Le Contrat d’accueil et d’intégration

     Le CAI et son volet linguistique sont obligatoires en France depuis le 1er janvier 2007. Ce document individuel est signé entre l’État – représenté par le préfet ou la préfète – et toute personne étrangère (hors Union européenne) amenée à rester durablement sur le territoire français. Sa signature engage les contractant-e-s à participer à une journée d’information « Vivre en France », à une formation civique, à un bilan de compétences professionnelles obligatoire et selon certaines conditions à une formation linguistique.
     Parallèlement à ce CAI individuel, un Contrat d’accueil et d’intégration pour la famille (CAIF) est obligatoire depuis 2008. S’y ajoute depuis la même date un « pré- CAI ». Il prévoit, entre autres, si le besoin en est établi, une formation linguistique dans le pays d’origine des postulante- s à l’émigration et conditionne la délivrance du visa.

Qu’est que le « volet linguistique »?

     Dans le cadre de la prescription linguistique du CAI, le niveau de français à l’oral et à l’écrit est évalué lors d’une demi-journée d’information sur la vie en France au cours de laquelle est signé le contrat.

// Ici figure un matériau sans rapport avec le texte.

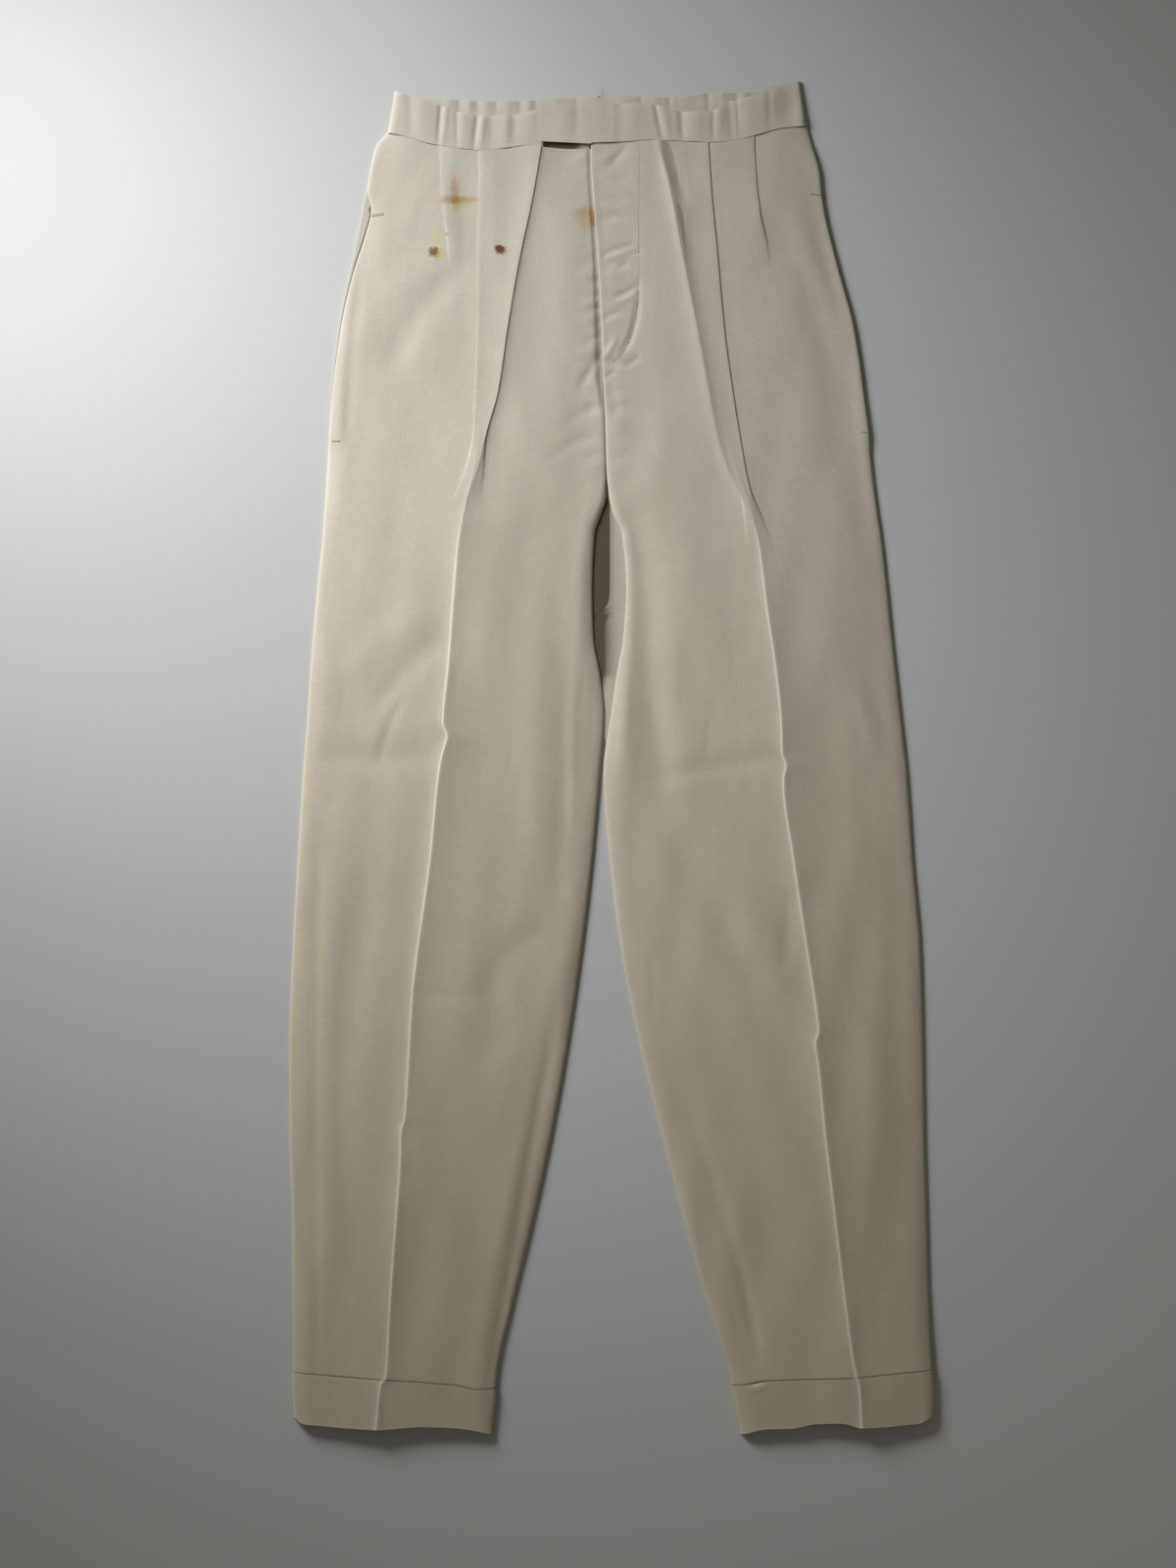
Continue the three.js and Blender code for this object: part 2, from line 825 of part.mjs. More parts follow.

Après une séance d’information collective autour du visionnage d’un film intitulé Vivre ensemble, en France1 et d’une présentation du CAI, les futur-e-s contactant-e-s participent à un entretien individuel qui a pour but, outre une présentation détaillée du Contrat et des formations, d’évaluer leur compétences linguistiques à l’oral et à l’écrit.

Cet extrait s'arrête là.